Though I was brutally raised Catholic at a time when children were forced to attend Mass in Latin six days a week (five before school and once on Sunday), I no longer have an ax to grind with the Church. The word catholic has come to mean to me what it truly means: universal. Still, all this Pope Francis veneration is hard to take.
Twice on the news last night, on the BBC news no less, the phrase “rock star” was used, without apparent irony, in a report about Francis’ visit to the United States. All day the American cable TV channels were occupied, definitely without irony, with the massive security apparatus that the visit of this simple pope requires.
Arriving at the White House this morning in a small, climate-change appropriate car unsuited to his stout frame, the holy man was revealed for what he is: a master of symbolism, indirection and understatement.
Prior to the pomp on the White House lawn, CNN yappers spoke of how Francis is ‘applying ‘doctrines with mercy,’ and of how the Vatican now ‘makes Catholics proud’ because Francis emphasizes that we must ‘tend to those in need.’
Absurdly, the National Anthem of the Holy See was played just before the National Anthem of the United States. Full-dress Marines solemnly held the sacred flags—cloths symbolizing nothing anymore but a desperate attachment to tribalism.

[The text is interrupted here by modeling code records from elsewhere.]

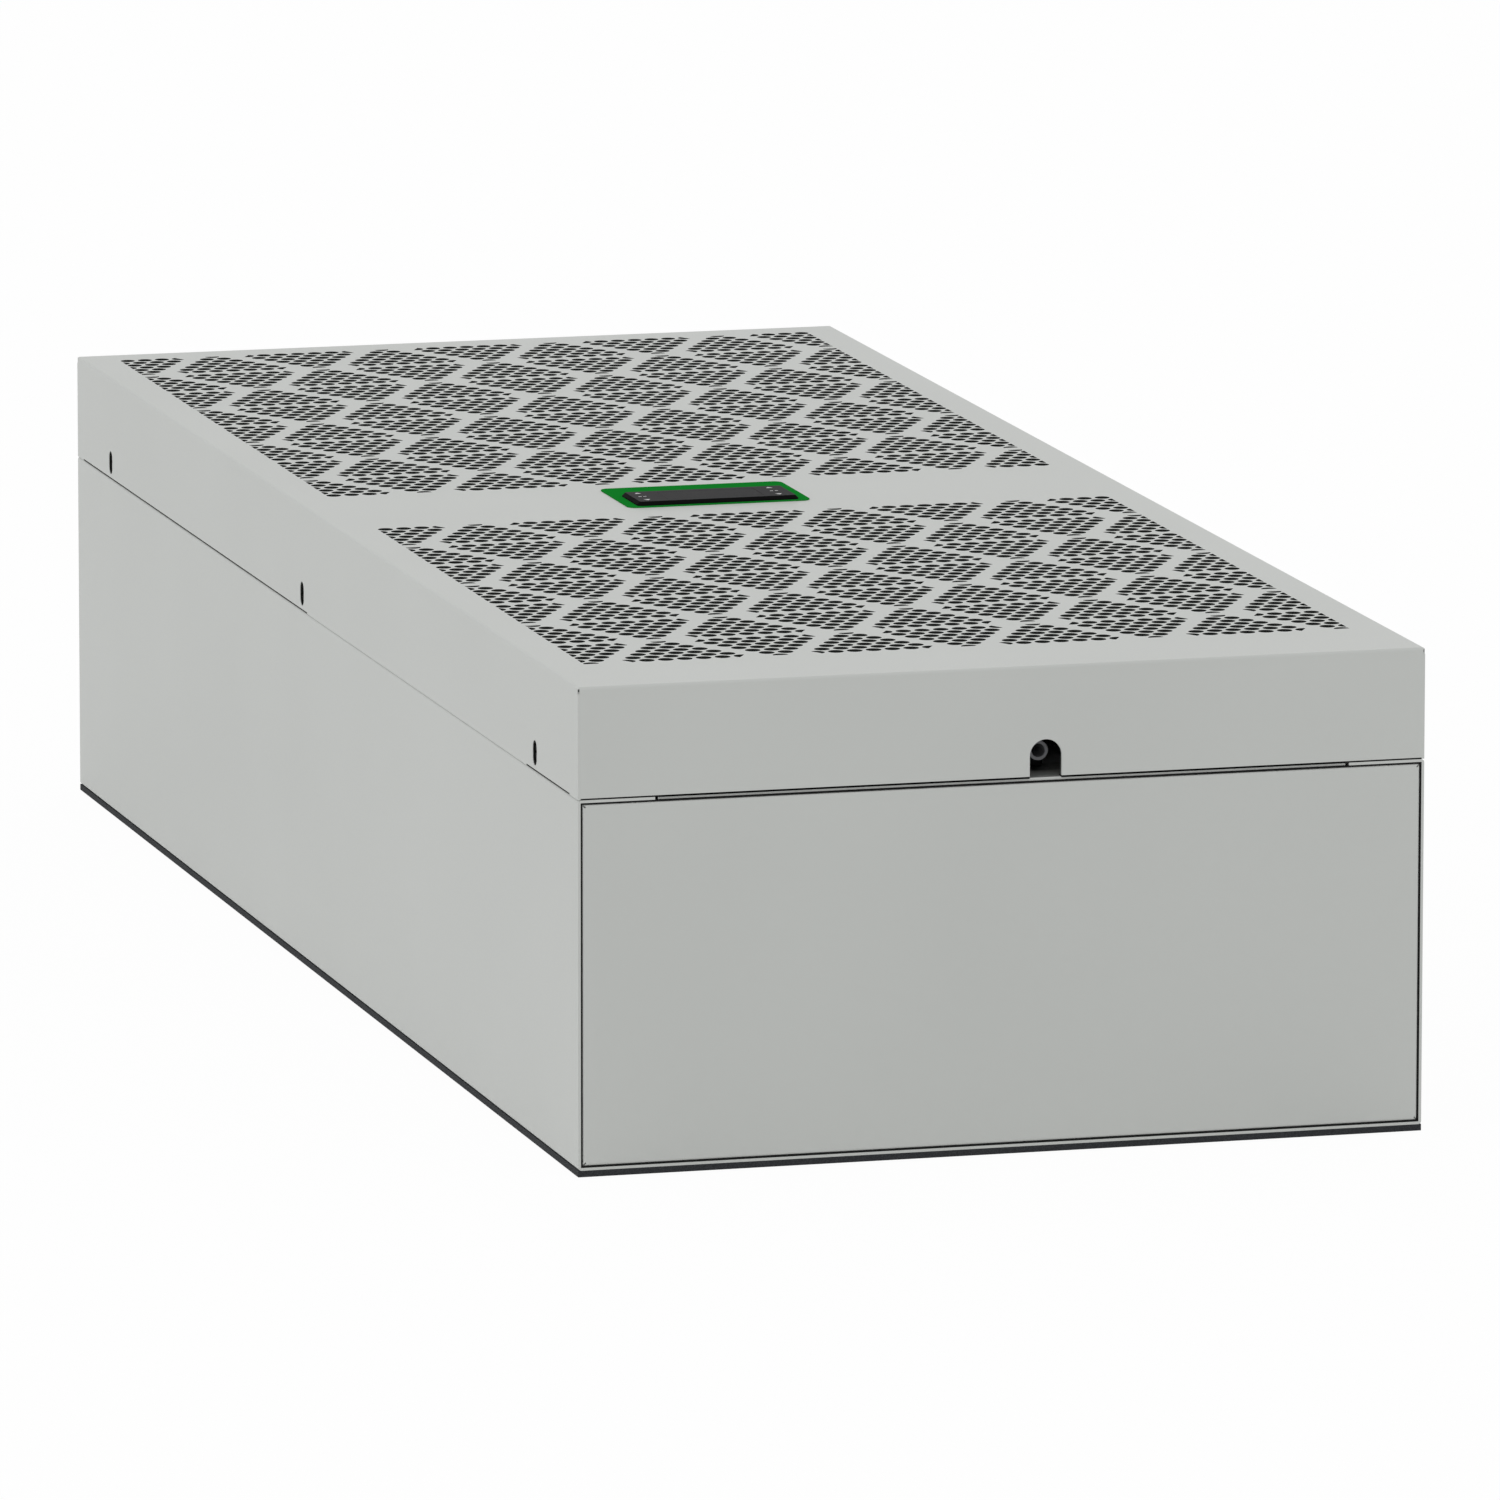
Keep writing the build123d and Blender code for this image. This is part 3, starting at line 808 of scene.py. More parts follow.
@dataclass
class PerforatedField:
    """One field of round holes in triangular groups, stamped in the cover's top sheet.

    Attributes:
        node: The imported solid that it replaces.
        start: Near edge of the first row of tiles.
        rows: How many rows of tiles it has.
        parity: Which tiles of the first row point away from the near end.
    """

    node: str
    start: float
    rows: int
    parity: int
    top: float = 225.0
    sheet: float = 1.25
    hole_radius: float = 3.65
    hole_pitch: float = 8.92
    group: int = 7
    base_margin: float = 6.0
    web: float = 9.65
    corner_clip: float = 0.3
    columns: int = 4
    field_half_width: float = 182.0
    plate_half_width: float = 190.0
    margin: float = 6.0
    hole_sides: int = 16
    least_sliver: float = 0.6

    @property
    def row_pitch(self) -> float:
        """Return the distance between rows of holes."""
        return self.hole_pitch * math.sqrt(3) / 2

    @property
    def tile_pitch(self) -> float:
        """Return the distance between the middles of neighbouring tiles."""
        return self.hole_pitch * (self.group + 3) / 2

    @property
    def tile_height(self) -> float:
        """Return how deep one row of tiles is."""
        return self.row_pitch * (self.group - 1) + self.web

    def _holes(self) -> list[tuple[Vector, Vector | None]]:
        """Return the middle of each hole of a tile that points away, and its clip's direction."""
        last = self.group - 1
        lean = math.radians(30)
        corners = {
            (0, 0): Vector((-math.cos(lean), -math.sin(lean), 0)),
            (0, last): Vector((math.cos(lean), -math.sin(lean), 0)),
            (last, 0): Vector((0, 1, 0)),
        }
        found = []
        for row in range(self.group):
            for place in range(self.group - row):
                across = (place - (last - row) / 2) * self.hole_pitch
                along = self.base_margin + row * self.row_pitch
                found.append((Vector((across, along, self.top)), corners.get((row, place))))
        return found

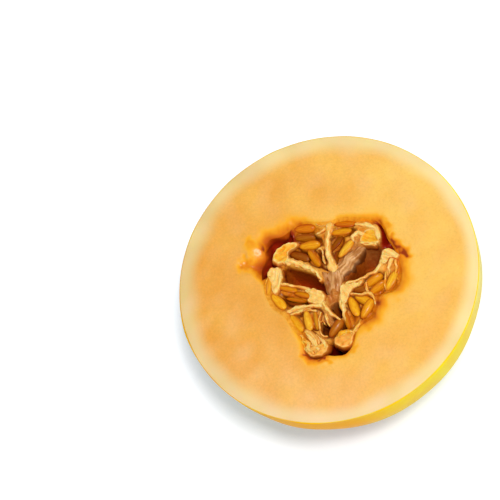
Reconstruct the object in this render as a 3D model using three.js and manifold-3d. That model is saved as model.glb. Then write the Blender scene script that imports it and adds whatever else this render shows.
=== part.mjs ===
// Half a honeydew melon, cut across and resting level on a small flat spot at the blossom end.
//
// Frame: millimetres, +Z up along the fruit's length, origin at the centre of the flat spot.
// The cut face is level, FACE_HEIGHT above it. +Y is the flat side of the three-cornered seed
// cavity, and -Y is its lowest corner.
//
// The skin and flesh are one grown piece. The pulp is a soft body in the cavity, with three deep
// pockets between its lobes, and every seed is a piece of its own in a socket in the pulp.

import * as THREE from 'three';
import { mergeVertices } from 'three/addons/utils/BufferGeometryUtils.js';
import Module from 'manifold-3d';

const wasm = await Module();
wasm.setup();

// Driving dimensions
const FACE_RADIUS = 82; // mean radius of the cut face
const HALF_LENGTH = 106.3; // centre of the fruit to its blossom end, before the flat spot
const REST_DROP = 1.3; // how much of the blossom end the flat spot takes off
const OVAL_COS = 0.02; // the face is 2% wider across X than a circle ...
const OVAL_SIN = 0.01; // ... and its long direction leans a little towards +Y
const CAVITY_DEPTH = 70; // cut face to the bottom of the seed cavity
const PULP_DEPTH = 66; // cut face to the bottom of the pulp
const PULP_TOP = 4.6; // how far the bed of the pulp lies below the cut face
const GAP = 0.35; // clearance between neighbouring pieces
const SEED = { length: 11.6, width: 5, thickness: 2.1 };

// Facets
const SIDES = 48; // around the fruit and the cavity
const SKIN_RINGS = 13;
const CAVITY_RINGS = 8;
const POCKET_SIDES = 20;
const POCKET_STEPS = [0.95, 0.8, 0.55, 0.25, 0]; // shares of a pocket's depth, from its end up
const SEED_SIDES = 8;
const SEED_RINGS = 5;

const FACE_HEIGHT = HALF_LENGTH - REST_DROP;
const CAVITY_CENTRE = new THREE.Vector2(2, -4);

// Edge of the cavity in the cut face: a rounded triangle, torn wider at both upper corners.
const CAVITY_EDGE = [
  [1, 31.5], [-6, 31.5], [-13, 32], [-19, 30], [-23.5, 26], [-29, 24], [-36, 22.5], [-35.5, 17],
  [-35, 12], [-37.5, 7.5], [-38, 4], [-35.5, -1], [-34.5, -7], [-32, -12.5], [-28.5, -18],
  [-23, -21], [-20.5, -24.5], [-17, -29.5], [-12.5, -34.5], [-10.5, -40], [-7.5, -44.5],
  [-3, -45.5], [1.5, -43.8], [6, -44], [10.5, -43.8], [15, -41], [16.8, -36.5], [18.5, -31],
  [22, -26.5], [27, -24], [29.5, -17], [31.5, -10.5], [37.5, -9.5], [41.5, -5], [42.3, 1],
  [41.2, 6], [39.2, 9.5], [38.6, 13], [36.4, 16], [34.2, 19.2], [32.4, 23], [30.4, 28.2],
  [25.6, 31.6], [17, 33], [9, 33.8],
];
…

Completing the surreal, anachronistic feel of the ceremony, red-clad soldiers in colonial dress marched and played Revolutionary ditties. (Weren’t the English tyrants in red, and the rebels—who would be called terrorists today—in blue?)
Before eating breakfast, President Obama turned my stomach with his opening words, “What a beautiful day the Lord has made.” He went on to dig his hole deeper by speaking about “the role of the Catholic Church in strengthening America.”
Is there a question that emerges from this morass of media and political mendacity? Is it this: We have the worst-case scenario with the blending of spiritual emptiness, loss of moral compass, declining ‘sole remaining superpower,’ dying nation-states, and the worship of celebrity. What is the best-case scenario for the worldwide cult of St. Francis?
Given all this papal adoration, even one who directly experiences the sacred on nearly a daily basis has to once again ask, can the sacred be found in any creed, belief system, building or religious figurehead?
No, the sacred flows into and through the human brain when the human mind is completely quiet, and the heart is fully open and vulnerable. Priests and popes do not hold it, and cannot confer it.
Wrapping oneself in supposedly sacred robes and traditions is essentially no different than wrapping oneself in the colored cloths that symbolize separate peoples and lands.
The world has become too divided, and nature has become too fragmented to persist any longer with the childish foolishness of such tropes and any popes.
So what is the best-case scenario for the convergence of hallowed and hollowed traditions with empty celebrity culture? Pope Francis has proclaimed, “The thing the Church needs most today is the ability to heal wounds and to warm the hearts of the faithful; it needs nearness, proximity. … Heal the wounds, heal the wounds… And you have to start from the ground up.”
That sounds excellent, and I wish him well. There are many wounds from many centuries of Church misdeeds, including recent decades of pedophilia, abuse and cover-up that the Roman Catholic Church has to heal.
However the challenge of our times goes way beyond our particular porches and porticos. And organized religion, however seemingly great the reformer of one variety, continues to be one of the main emitters of spiritual and intellectual pollution. It cannot provide an adequate response.
An adequate response—that is all that is required. But it is much more than most people realize, and much more than a kind old figurehead with a limp can possibly provide.
Nonetheless, is Pope Francis a sign of true hope, of global non-judgment, of inter-faith understanding and the moral awakening of peoples and their governments?
I would like to think so, but as one American commentator put it, also with unintended irony, “Francis’ whole approach is personal, intimate and situation-specific.” Yes, and that my friends, is precisely the problem. The sacred is not personal.
Without separating from the world, experiencing timeless moments of the sacred has become the sine qua non to inward survival in this world—that is, without which one cannot inwardly survive, much less thrive. Wholeness, mystery and, to use an old-fashioned Catholic word, benediction, can only come when scientific knowledge is set aside and experience, the known, drops away like a dried leaf falling onto a gentle stream.
Irrelevant institutions and their figureheads cannot be made relevant. But in a time of hopelessness and indirection, one can hear the yearning for hope and direction behind the sad phenomenon of Francis, and respond without respect to celebrity and spectacle.